● **Exercise description**:
The lines below are to be quoted exactly, from the first through the one that contains "return outer, inner".

● **Available data**:
##############################

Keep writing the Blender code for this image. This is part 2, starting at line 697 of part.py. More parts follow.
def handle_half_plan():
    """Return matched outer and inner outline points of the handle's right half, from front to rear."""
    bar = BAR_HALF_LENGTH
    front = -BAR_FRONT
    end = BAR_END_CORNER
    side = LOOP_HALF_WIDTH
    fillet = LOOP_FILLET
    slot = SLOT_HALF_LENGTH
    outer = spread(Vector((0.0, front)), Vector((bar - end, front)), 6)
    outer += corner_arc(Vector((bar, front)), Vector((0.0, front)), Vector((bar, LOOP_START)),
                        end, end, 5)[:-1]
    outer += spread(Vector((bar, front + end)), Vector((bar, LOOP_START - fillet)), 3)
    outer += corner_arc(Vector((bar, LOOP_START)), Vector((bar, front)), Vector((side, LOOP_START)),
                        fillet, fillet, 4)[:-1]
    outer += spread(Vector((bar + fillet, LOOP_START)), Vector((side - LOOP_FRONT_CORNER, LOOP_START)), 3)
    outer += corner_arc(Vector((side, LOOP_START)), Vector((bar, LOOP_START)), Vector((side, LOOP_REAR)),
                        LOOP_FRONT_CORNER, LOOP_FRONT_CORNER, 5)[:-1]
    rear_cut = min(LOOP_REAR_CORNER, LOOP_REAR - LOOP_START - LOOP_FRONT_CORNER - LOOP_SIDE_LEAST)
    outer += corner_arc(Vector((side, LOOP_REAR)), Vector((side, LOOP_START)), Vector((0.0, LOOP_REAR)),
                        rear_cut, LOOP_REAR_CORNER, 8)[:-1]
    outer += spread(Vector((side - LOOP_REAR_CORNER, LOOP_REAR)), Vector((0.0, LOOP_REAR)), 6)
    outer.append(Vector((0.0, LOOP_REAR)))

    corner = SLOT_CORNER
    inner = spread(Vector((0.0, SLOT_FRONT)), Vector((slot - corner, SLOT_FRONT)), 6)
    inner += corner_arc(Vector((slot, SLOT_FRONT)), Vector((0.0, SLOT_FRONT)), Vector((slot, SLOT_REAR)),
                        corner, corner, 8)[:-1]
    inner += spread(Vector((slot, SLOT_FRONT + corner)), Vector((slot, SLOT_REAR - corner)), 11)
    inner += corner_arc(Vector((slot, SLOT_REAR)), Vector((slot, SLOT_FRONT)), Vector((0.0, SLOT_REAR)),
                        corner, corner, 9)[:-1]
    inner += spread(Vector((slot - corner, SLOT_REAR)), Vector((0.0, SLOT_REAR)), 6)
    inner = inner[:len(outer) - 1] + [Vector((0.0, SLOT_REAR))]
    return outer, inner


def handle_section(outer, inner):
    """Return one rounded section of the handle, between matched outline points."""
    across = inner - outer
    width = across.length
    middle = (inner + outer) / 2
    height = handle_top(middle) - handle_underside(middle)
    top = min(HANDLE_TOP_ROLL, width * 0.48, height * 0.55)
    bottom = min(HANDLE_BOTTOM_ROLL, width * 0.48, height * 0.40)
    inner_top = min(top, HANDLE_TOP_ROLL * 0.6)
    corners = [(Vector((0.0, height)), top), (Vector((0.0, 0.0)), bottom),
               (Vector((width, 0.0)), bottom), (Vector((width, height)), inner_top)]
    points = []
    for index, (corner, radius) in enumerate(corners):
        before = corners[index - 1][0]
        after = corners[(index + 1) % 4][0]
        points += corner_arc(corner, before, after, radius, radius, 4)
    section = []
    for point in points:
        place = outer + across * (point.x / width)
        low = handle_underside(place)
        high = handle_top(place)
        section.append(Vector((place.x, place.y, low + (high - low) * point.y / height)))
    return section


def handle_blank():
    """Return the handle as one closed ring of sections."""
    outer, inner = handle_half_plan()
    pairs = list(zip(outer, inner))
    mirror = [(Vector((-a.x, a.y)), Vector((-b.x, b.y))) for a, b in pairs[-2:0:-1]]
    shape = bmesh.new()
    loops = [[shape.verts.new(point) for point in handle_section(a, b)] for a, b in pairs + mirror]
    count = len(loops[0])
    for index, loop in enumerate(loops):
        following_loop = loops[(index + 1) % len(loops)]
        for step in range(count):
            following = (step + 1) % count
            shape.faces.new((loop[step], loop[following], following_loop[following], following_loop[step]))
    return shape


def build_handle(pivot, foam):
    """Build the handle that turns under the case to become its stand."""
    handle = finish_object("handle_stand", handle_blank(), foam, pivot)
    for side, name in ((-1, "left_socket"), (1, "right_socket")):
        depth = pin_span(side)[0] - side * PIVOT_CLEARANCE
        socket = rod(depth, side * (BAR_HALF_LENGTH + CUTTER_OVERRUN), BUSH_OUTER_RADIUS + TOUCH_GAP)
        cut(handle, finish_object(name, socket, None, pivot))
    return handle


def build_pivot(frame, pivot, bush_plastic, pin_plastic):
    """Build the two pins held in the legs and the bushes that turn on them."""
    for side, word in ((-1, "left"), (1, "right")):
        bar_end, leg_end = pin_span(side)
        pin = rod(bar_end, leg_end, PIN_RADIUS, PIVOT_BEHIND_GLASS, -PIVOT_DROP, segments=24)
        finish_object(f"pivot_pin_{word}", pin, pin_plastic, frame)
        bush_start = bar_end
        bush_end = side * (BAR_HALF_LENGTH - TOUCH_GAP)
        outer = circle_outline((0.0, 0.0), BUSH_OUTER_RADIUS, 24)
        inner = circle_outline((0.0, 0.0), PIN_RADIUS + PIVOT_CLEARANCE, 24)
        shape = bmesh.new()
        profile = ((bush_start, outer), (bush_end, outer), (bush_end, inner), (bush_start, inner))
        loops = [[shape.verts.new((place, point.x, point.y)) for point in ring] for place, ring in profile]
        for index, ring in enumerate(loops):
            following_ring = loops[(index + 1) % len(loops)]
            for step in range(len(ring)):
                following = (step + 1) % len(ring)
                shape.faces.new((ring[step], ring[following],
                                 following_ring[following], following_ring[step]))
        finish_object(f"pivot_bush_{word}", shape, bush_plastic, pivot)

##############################

● **Answer for the task**:
Keep writing the Blender code for this image. This is part 2, starting at line 697 of part.py. More parts follow.
def handle_half_plan():
    """Return matched outer and inner outline points of the handle's right half, from front to rear."""
    bar = BAR_HALF_LENGTH
    front = -BAR_FRONT
    end = BAR_END_CORNER
    side = LOOP_HALF_WIDTH
    fillet = LOOP_FILLET
    slot = SLOT_HALF_LENGTH
    outer = spread(Vector((0.0, front)), Vector((bar - end, front)), 6)
    outer += corner_arc(Vector((bar, front)), Vector((0.0, front)), Vector((bar, LOOP_START)),
                        end, end, 5)[:-1]
    outer += spread(Vector((bar, front + end)), Vector((bar, LOOP_START - fillet)), 3)
    outer += corner_arc(Vector((bar, LOOP_START)), Vector((bar, front)), Vector((side, LOOP_START)),
                        fillet, fillet, 4)[:-1]
    outer += spread(Vector((bar + fillet, LOOP_START)), Vector((side - LOOP_FRONT_CORNER, LOOP_START)), 3)
    outer += corner_arc(Vector((side, LOOP_START)), Vector((bar, LOOP_START)), Vector((side, LOOP_REAR)),
                        LOOP_FRONT_CORNER, LOOP_FRONT_CORNER, 5)[:-1]
    rear_cut = min(LOOP_REAR_CORNER, LOOP_REAR - LOOP_START - LOOP_FRONT_CORNER - LOOP_SIDE_LEAST)
    outer += corner_arc(Vector((side, LOOP_REAR)), Vector((side, LOOP_START)), Vector((0.0, LOOP_REAR)),
                        rear_cut, LOOP_REAR_CORNER, 8)[:-1]
    outer += spread(Vector((side - LOOP_REAR_CORNER, LOOP_REAR)), Vector((0.0, LOOP_REAR)), 6)
    outer.append(Vector((0.0, LOOP_REAR)))

    corner = SLOT_CORNER
    inner = spread(Vector((0.0, SLOT_FRONT)), Vector((slot - corner, SLOT_FRONT)), 6)
    inner += corner_arc(Vector((slot, SLOT_FRONT)), Vector((0.0, SLOT_FRONT)), Vector((slot, SLOT_REAR)),
                        corner, corner, 8)[:-1]
    inner += spread(Vector((slot, SLOT_FRONT + corner)), Vector((slot, SLOT_REAR - corner)), 11)
    inner += corner_arc(Vector((slot, SLOT_REAR)), Vector((slot, SLOT_FRONT)), Vector((0.0, SLOT_REAR)),
                        corner, corner, 9)[:-1]
    inner += spread(Vector((slot - corner, SLOT_REAR)), Vector((0.0, SLOT_REAR)), 6)
    inner = inner[:len(outer) - 1] + [Vector((0.0, SLOT_REAR))]
    return outer, inner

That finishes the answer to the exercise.